AVT: Why communication matters as much as regulation

  • 14 January 2026
AVT: Why communication matters as much as regulation
Natalie Chishick, founder of Chishick Communications (Credit: Tom Gold)

A communications plan is a critical safety tool for ambient voice technology (AVT), writes Natalie Chishick, founder of Chishick Communications

The roll out of AVT has moved faster than almost any other digital tool in the NHS in recent years.

There is an expectation for the NHS to scale AI ‘at pace’. In some organisations – particularly in primary care – it is being embedded into day-to-day clinical practice and helping increase face-to-face patient time despite relentless pressure on the workforce.

Yet, nationally, there is growing recognition that AI tools, including AVT, need clearer oversight.

The Medicines and Healthcare Regulatory Agency (MHRA) is working towards a more comprehensive regulatory approach for AI-enabled technologies.

In certain places, AVT is starting to become business-as-usual. In others – particularly in acute trusts – the focus is squarely on frontline digitisation and electronic patient record rollouts. As a result, AVT is exposing gaps between policy intent and operational reality.

Capability vs reality

On the one hand, there are huge benefits to be had from extensive rollouts. A recent report by the Modality Partnership, the NHS’s largest GP super partnership, found that the AVT tool their staff had been using halved the time GPs spend on clinical documentation.

Likewise in the US, where the technology has been embedded for longer, research from Kaiser Permanente found that 50% of doctors didn’t amend anything in the AVT-written notes six months after implementation.

However, recent anecdotal examples from the NHS have shown blurred boundaries.

Clinicians are discovering that some ambient voice tools are having hallucinations or generating content that edges into clinical decision support without the necessary MHRA regulation.

While government expects progress at pace, the workforce doesn’t feel effectively supported in practice

It’s not possible to determine whether the errors arise due to user behaviour or technology issues, or both, but they are critical factors that need to be addressed.

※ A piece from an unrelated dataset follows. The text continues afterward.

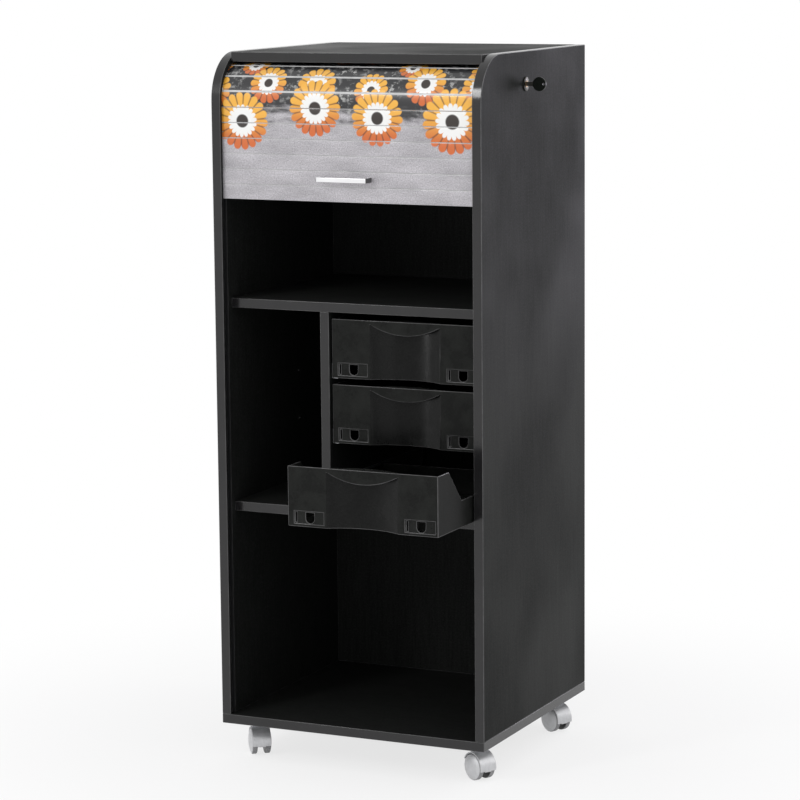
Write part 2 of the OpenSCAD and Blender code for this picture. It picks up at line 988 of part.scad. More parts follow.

As one chief information officer pointed out: “You are on your own if you try something and it goes wrong.”

While the government expects progress at pace, the workforce doesn’t necessarily feel effectively supported in practice.

With regulation and governance still evolving, communication needs to be considered as a critical tool for success and patient safety.

Incident communications

Most organisations rolling out ambient voice have focused, rightly, on procurement, information governance and clinical safety sign-off.

However, what happens if there is an issue? How is it identified and escalated? How are staff briefed while the facts are still emerging? What is said to patients if the clinical record is affected? Have plans been agreed with the supplier on their role and the necessary support?

A practical incident communications plan doesn’t need to be overcomplicated or time-consuming. In many instances, it can be an addendum to an existing preparedness plan, if one is already in place.

But without a communications plan, it will take longer to identify, action and resolve certain issues effectively and appropriately. It can be the difference between managing an internal issue and risking patient harm.

And with NHS staff under so much pressure on the frontline, as well as tackling competing digital priorities and having some tools already in use, it’s understandable to think that these factors may not have been considered.

Model for success

Suppliers can and are playing a crucial role in supporting their NHS customers on this journey. For example, by explaining capabilities, limitations and licensing conditions in plain language as part of default training and support rather than treating it as a one-off message or only using it in marketing assets.

This, combined with the robust processes and protocols that AI and AVT suppliers go through to develop their solutions, will help mitigate critical incidents.

In turn, healthcare organisations need to reinforce these messages to staff consistently – not just once a tool has been switched on, but as it becomes business as usual, and as upgrades are made.

A clear internal plan of action – with roles, responsibilities, methods to communicate, levels of escalation and protocols – will also give staff the right resources to know when and how to act.

As AI in healthcare becomes more visible to patients and the public, it’s important to have messages ready to explain both benefits and risks

Externally, transparency and communications matter just as much.

As the use of AI in healthcare becomes more visible to patients and the public, it’s important for organisations to have messages ready to explain both benefits and risks.

And as regulatory expectations advance, boards will be expected to demonstrate oversight. Knowing what tools are in use, how they are governed, and how incidents would be handled in crisis will no longer be a nice-to-have.

Communication sits at the centre of all of this – it links governance to behaviour, policy to practice, and incident response to trust.

Shared responsibility

AI tools such as AVT are clearly part of the solution to unsustainable workloads and growing demand. The problem is that readiness and adoption are varied across the NHS and, in some instances, have run ahead of shared understanding.

Trusts and suppliers that recognise this and work together to set clear expectations, rehearse incident scenarios and communicate openly, will be far better placed as adoption scales and scrutiny increases.

Now is the time to consider communication an integral part of clinical risk management rather than a nice-to-have tool for issues/crisis management.

Communication is one of the few tools we have available to us that can help mitigate the impact on patients as NHS staff embrace these vital new technologies.